Last week I attended the Chief Responsibility Officers (CRO) Conference in Chicago. It was the 2nd annual conference in a very new emerging industry focused around companies embracing environmentally friendly, socially responsible business practices- not all that different in its newness to the emerging industry of entrepreneurship in the arts. Jay Whitehead is responsible for the development of this new conference, the publisher of CRO Magazine. Jay is spearheading the unity for this new emerging profession and the ethical values those who attend stand for in their business practices, and unite around.
Leaders from McDonalds, Intel, Kodak, IBM, Google, Orbitz, and many other fortune 100 to 1000 companies were there. But I bet there were not more than 250 people there total- not all that different than last years attendance at the Self Employment in The Arts (SEA) Conference, and others focused on building the non traditional entrepreneurial path in the arts today.
And yet in this emerging market T.Boone Pickens and Dr. Peter H. Diamandis, the founder of the 10 million dollar innovation competitions known as the X Prize both spoke to this really small crowd.
They came, despite being few in number, because those who did attend were clearly on the front line, and if not already, would become, powerful key influencers and believers in the value of this emerging market.
Sometimes, I think, we undervalue the power each of us has to influence and shape something we see that is new in the market but needed, even if it was not our idea. We wonder how leaders emerge to dominate a field and become powerful enough to create real change, becoming the sources for information, the go to people, ” the industry.” Well, here are two industry’s diametrically opposite in terms of economic strength who are developing along similar paths– from the ground up- and in that understanding lies the answer to innovation, entrepreneurial evolution and change.
Change happens with grassroots initiatives at every level. With sharing, caring and spreading the word. And sustainability and entrepreneurship in the arts have a lot in common because both are rooted in a good cause. And both are new in their development as “industries”.
One attendee at the CRO conference was Jeff Grossberg from Sky Site Property. I met Jeff by answering a blind ad when he was looking for a partner to start his green company a couple of years ago. I helped him with financial projections and considered partnering with him to build his fledgling start-up at the time, but decided it did not have enough artistry inside the business idea itself, like Creative Leaps Intl.
For those of you wondering, I am officially part of the Creative Leaps team now- currently in the role of Marketing Consultant. I suppose for sake of transparency you should know that I will write about and promote John Cimino and his team and I hope to replicate most of his work, in my own way, with John’s blessings, here in Chicago through the building of a sister Rennaisance Center that uses artistry to innovate business, sustainability, universities and government sectors while also serving as a training ground for more artists to lean how to do the same.
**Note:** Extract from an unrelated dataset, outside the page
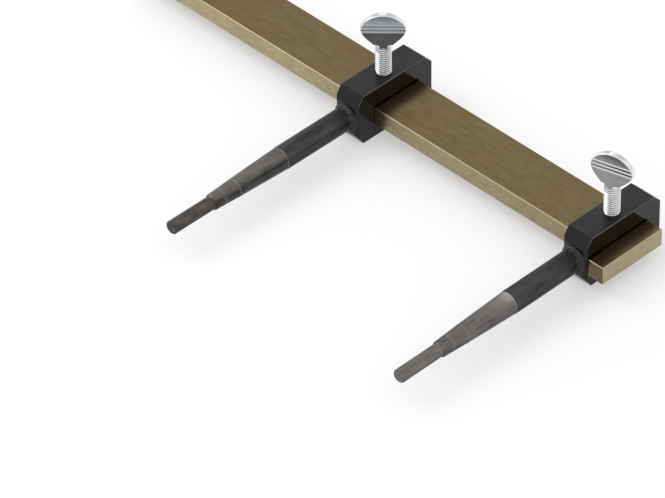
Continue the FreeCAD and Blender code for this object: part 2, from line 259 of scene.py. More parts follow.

But back to Jeff for a moment. The insane thing about Jeff, is that he is the most amazing musician! He goes under the name of Hyper Harp. And yet Jeff for all his virtuosity and imagination cannot make a full time living playing music, like so many of us, but I applaud his entrepreneurial abilities and significant accomplishments to support his love of music through entrepreneurship, all the same. (But just imagine how much more fun Jeff could have if he could find a way to put his music into his new venture?)
So in case you were wondering what going green and entrepreneurship in the arts have in common- now you know, on a few different levels, how they do!